▶ WHAT THE EXERCISE ASKS
From the first line of the data through the line containing "bottom_button_z, bottom_button_lean, bottom_button_l);", return each line exactly.

--- BEGIN RAW RECORDS ---

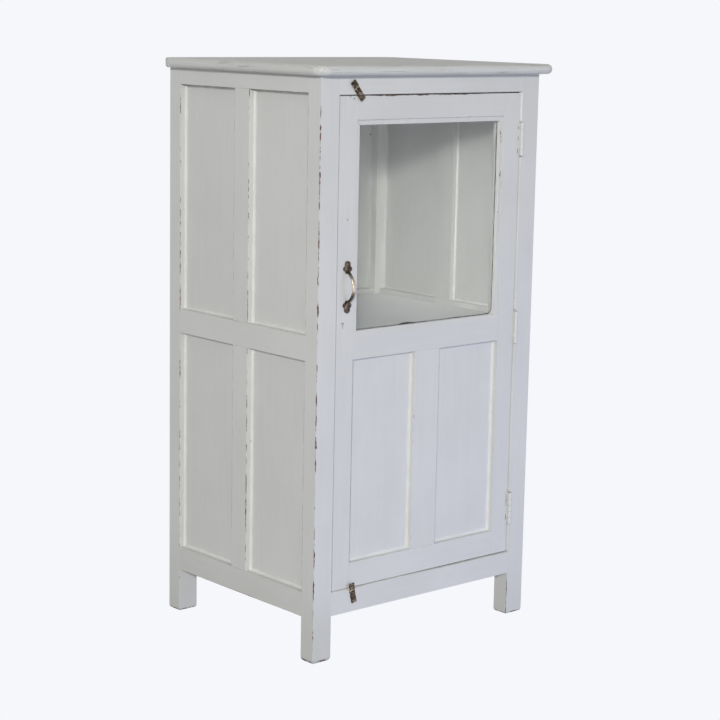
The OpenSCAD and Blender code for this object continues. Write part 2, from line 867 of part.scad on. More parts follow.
// lean turns the strip about its screw, its upper end towards -X
module button_at(x, z, lean, length) {
  translate([x, yf - button_gap, z]) rotate([0, -lean, 0]) rotate([90, 0, 0]) button_strip(length);
}

module top_turn_button() color(bronze)
  button_at(top_button_x, top_button_z, top_button_lean, top_button_l);
module bottom_turn_button() color(bronze)
  button_at(bottom_button_x, bottom_button_z, bottom_button_lean, bottom_button_l);

// Domed screw that a button turns on
module button_screw_at(x, z, c = 0) {
  head_y = yf - button_gap - button_t - 0.3;
  head_r = 4.3;
  dome = 2.2;
  ball = (head_r * head_r + dome * dome) / (2 * dome);
  translate([x, yf, z]) rotate([90, 0, 0]) {
    translate([0, 0, -20]) cylinder(r = button_pin_r + c, h = 20 + yf - head_y);
    if (c == 0) difference() {
      intersection() {
        translate([0, 0, yf - head_y]) cylinder(r = head_r, h = dome);
        translate([0, 0, yf - head_y + dome - ball]) sphere(r = ball);
      }
      translate([-head_r, -0.5, yf - head_y + dome - 1]) cube([2 * head_r, 1, 2]);
    }
  }
}

module turn_button_screws() color(bronze) {
  button_screw_at(top_button_x, top_button_z);
  button_screw_at(bottom_button_x, bottom_button_z);
}

post_front_left();
post_front_right();
post_rear_left();
post_rear_right();
top_board();
front_top_rail();
front_bottom_rail();
rear_top_rail();
rear_mid_rail();
rear_bottom_rail();
left_top_rail();
left_mid_rail();
left_bottom_rail();
right_top_rail();
right_mid_rail();
right_bottom_rail();
left_muntins();
right_muntins();
rear_muntins();
left_upper_panels();
left_lower_panels();
right_upper_panels();
right_lower_panels();
rear_upper_panels();
rear_lower_panels();
shelf();
floor_board();
board_bearers();
bearer_screws();
top_cleats();
top_screws();
door_stop();
hinge_frame_leaves();
hinge_pins();
hinge_frame_screws();
strike_plate();
strike_screws();
turn_button_screws();
door_lock_stile();
door_hinge_stile();
door_top_rail();
door_mid_rail();
door_bottom_rail();
door_muntin();
door_left_panel();
door_right_panel();
door_glass();
front_glazing_beads();
rear_glazing_beads();
hinge_door_leaves();
hinge_door_screws();
handle();
handle_screws();
lock_case();
lock_screws();
lock_bolt();
top_turn_button();
bottom_turn_button();
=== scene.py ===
import math

import bmesh
import bpy
from mathutils import Matrix, Vector, noise


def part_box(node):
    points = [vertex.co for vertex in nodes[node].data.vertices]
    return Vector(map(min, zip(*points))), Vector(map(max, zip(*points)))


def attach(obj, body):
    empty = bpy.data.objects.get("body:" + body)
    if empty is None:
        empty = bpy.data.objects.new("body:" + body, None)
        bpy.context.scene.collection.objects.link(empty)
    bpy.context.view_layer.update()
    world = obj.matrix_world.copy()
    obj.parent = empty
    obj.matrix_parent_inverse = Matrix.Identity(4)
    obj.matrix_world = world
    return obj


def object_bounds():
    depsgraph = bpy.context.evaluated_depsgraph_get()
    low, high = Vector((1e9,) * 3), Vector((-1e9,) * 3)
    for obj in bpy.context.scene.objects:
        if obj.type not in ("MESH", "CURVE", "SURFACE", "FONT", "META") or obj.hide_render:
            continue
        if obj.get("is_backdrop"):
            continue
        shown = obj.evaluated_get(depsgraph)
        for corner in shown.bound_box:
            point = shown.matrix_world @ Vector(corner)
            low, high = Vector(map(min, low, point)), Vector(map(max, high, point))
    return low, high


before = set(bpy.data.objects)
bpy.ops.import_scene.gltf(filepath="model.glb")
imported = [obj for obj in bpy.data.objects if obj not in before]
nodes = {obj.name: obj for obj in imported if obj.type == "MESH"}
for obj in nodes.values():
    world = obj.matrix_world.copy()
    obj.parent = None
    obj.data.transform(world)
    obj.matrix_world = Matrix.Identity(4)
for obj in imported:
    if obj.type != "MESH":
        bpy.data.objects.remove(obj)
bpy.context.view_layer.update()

scene = bpy.context.scene
MM = 0.001


# ---------------------------------------------------------------- node graphs

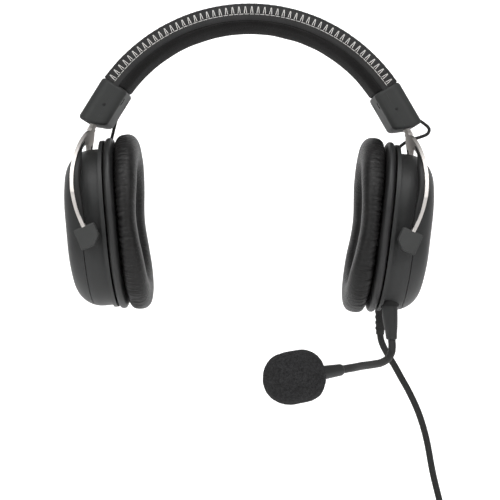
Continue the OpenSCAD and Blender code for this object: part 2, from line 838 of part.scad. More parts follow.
module cord_coil() {
    color(BLACK) translate([coil_c[0], coil_c[1], table_z + coil_low]) rotate_extrude($fn = 96)
        rounded([coil_mid_r - coil_half, 0], [coil_mid_r + coil_half, coil_h], 3);
}

module coil_tie() {
    w = 2 * coil_half + 0.4;
    color(BLACK) translate([coil_c[0] + coil_mid_r, coil_c[1] - 10, table_z]) difference() {
        translate([-w / 2 - 0.8, 6, 0]) cube([w + 1.6, 8, coil_h + 1.8]);
        translate([-w / 2 - 0.6, 0, 0.6]) cube([w + 1.2, 20, coil_h + 0.6]);
    }
}

module splitter() {
    l = splitter_y[0] - splitter_y[1];
    color(BLACK) difference() {
        translate([splitter_x - 5, splitter_y[1], splitter_z - 3]) cube([10, l, 6]);
        for (side = [-1, 1]) translate([splitter_x + side * 12.4, splitter_y[0] - 5, splitter_z])
            rotate([0, 0, side * 12]) cube([16, 40, 8], center = true);
    }
}

module phone_tail() {
    color(BLACK) tube(smooth(phone_tail_points, 1), tail_d, 8);
}

module mic_tail() {
    color(BLACK) tube(smooth(mic_tail_points, 1), tail_d, 8);
}

// A barrel and its pin, along -X from the tail's last point.
module plug(start, barrel_r, pin_radius, pin_l) {
    barrel_l = 40;
    translate(start) rotate([0, -90, 0]) {
        color(BLACK) {
            cylinder(r1 = 2.4, r2 = barrel_r - 1.5, h = 9);
            translate([0, 0, 9]) cylinder(r = barrel_r, h = barrel_l - 9);
        }
        color(BRASS) {
            translate([0, 0, barrel_l]) cylinder(r = pin_radius, h = pin_l - pin_radius);
            translate([0, 0, barrel_l + pin_l - pin_radius])
                cylinder(r1 = pin_radius, r2 = pin_radius * 0.4, h = pin_radius);
        }
    }
}

module phone_plug() {
    plug([plug_x, -52, -193.5], 6.4, phone_pin_d / 2, 30);
}

module mic_plug() {
    plug([plug_x, -70, -194], 5.9, mic_pin_d / 2, 28);
}

// ---------------------------------------------------------------- the nodes

headband_spring();
headband_cover();
headband_lacing();
headband_cushion();
headband_wire();
cap_screws();
cap_outer(LEFT);  // left_cap_outer
cap_inner(LEFT);  // left_cap_inner
detent_spring(LEFT);  // left_detent_spring
cap_outer(RIGHT);  // right_cap_outer
cap_inner(RIGHT);  // right_cap_inner
detent_spring(RIGHT);  // right_detent_spring
fork(LEFT);  // left_fork
pivot_blocks(LEFT);  // left_pivot_blocks
fork(RIGHT);  // right_fork
pivot_blocks(RIGHT);  // right_pivot_blocks
shell(LEFT);  // left_shell
outer_cover(LEFT);  // left_outer_cover
pivot_pins(LEFT);  // left_pivot_pins
baffle(LEFT);  // left_baffle
speaker_frame(LEFT);  // left_speaker_frame
magnet(LEFT);  // left_magnet
diaphragm(LEFT);  // left_diaphragm
damping_foam(LEFT);  // left_damping_foam
ear_cloth(LEFT);  // left_ear_cloth
pad_skirt(LEFT);  // left_pad_skirt
ear_pad(LEFT);  // left_ear_pad
cover_screws(LEFT);  // left_cover_screws
lead(LEFT);  // left_lead
shell(RIGHT);  // right_shell
outer_cover(RIGHT);  // right_outer_cover
pivot_pins(RIGHT);  // right_pivot_pins
baffle(RIGHT);  // right_baffle
speaker_frame(RIGHT);  // right_speaker_frame
magnet(RIGHT);  // right_magnet
diaphragm(RIGHT);  // right_diaphragm
damping_foam(RIGHT);  // right_damping_foam
ear_cloth(RIGHT);  // right_ear_cloth
pad_skirt(RIGHT);  // right_pad_skirt
ear_pad(RIGHT);  // right_ear_pad
cover_screws(RIGHT);  // right_cover_screws
lead(RIGHT);  // right_lead
mic_socket();
terminal_board();
cable_relief();
boom_plug();
gooseneck_middle();
mic_housing();
mic_capsule();
windscreen();
main_cord();
cord_coil();
coil_tie();
splitter();
phone_tail();
mic_tail();
phone_plug();
mic_plug();
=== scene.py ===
"""Visual model of an over-ear headset with a boom microphone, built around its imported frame.

Shapes are worked in millimetres in the frame's own axes and come to metres when a piece is finished.
+Z is up, -Y is the wearer's front and +X is the wearer's left.
"""

import logging
import math
import random
from dataclasses import dataclass
from enum import Enum
from typing import Callable, Dict, List, Optional, Sequence, Tuple, Union

import bmesh
import bpy
from mathutils import Matrix, Vector, noise


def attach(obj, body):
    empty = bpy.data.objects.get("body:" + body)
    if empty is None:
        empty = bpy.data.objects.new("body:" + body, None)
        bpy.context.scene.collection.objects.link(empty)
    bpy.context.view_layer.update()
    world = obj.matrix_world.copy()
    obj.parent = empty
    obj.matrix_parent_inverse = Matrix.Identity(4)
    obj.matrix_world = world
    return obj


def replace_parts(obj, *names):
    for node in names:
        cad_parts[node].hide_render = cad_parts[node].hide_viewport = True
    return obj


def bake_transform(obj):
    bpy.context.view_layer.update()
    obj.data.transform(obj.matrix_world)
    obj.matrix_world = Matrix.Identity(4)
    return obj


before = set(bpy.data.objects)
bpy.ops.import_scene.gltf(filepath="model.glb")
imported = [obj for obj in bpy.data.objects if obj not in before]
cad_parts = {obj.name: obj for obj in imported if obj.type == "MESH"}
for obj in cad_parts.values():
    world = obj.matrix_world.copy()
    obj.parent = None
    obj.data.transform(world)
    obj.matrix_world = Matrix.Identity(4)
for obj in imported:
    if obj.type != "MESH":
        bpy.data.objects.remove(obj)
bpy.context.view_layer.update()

LOG = logging.getLogger("headset")
MM = 0.001
Points = Sequence[Sequence[float]]


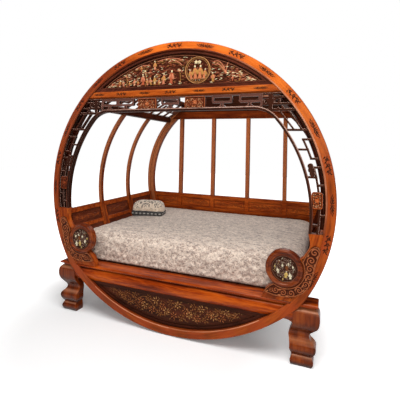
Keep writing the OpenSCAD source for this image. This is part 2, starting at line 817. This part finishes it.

--- END RAW RECORDS ---

▶ ANSWER TO THE PROBLEM
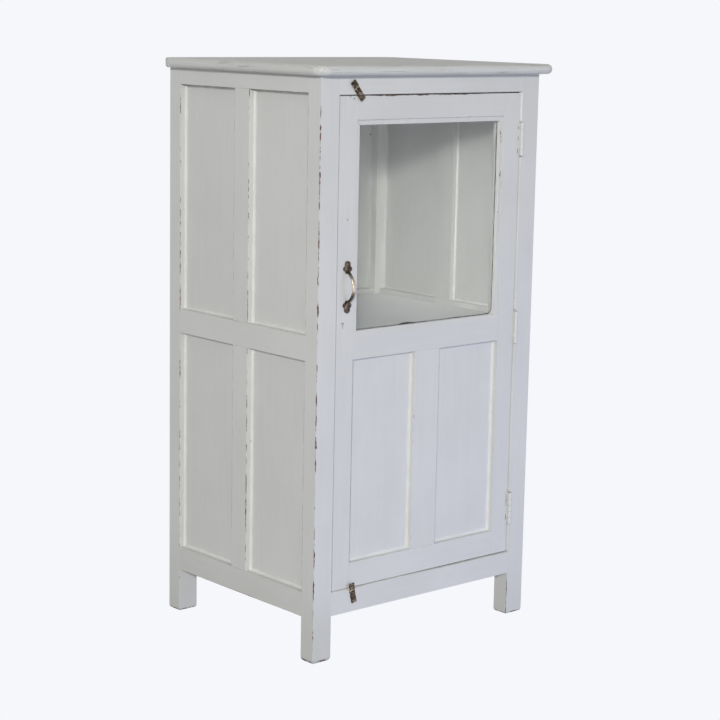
The OpenSCAD and Blender code for this object continues. Write part 2, from line 867 of part.scad on. More parts follow.
// lean turns the strip about its screw, its upper end towards -X
module button_at(x, z, lean, length) {
  translate([x, yf - button_gap, z]) rotate([0, -lean, 0]) rotate([90, 0, 0]) button_strip(length);
}

module top_turn_button() color(bronze)
  button_at(top_button_x, top_button_z, top_button_lean, top_button_l);
module bottom_turn_button() color(bronze)
  button_at(bottom_button_x, bottom_button_z, bottom_button_lean, bottom_button_l);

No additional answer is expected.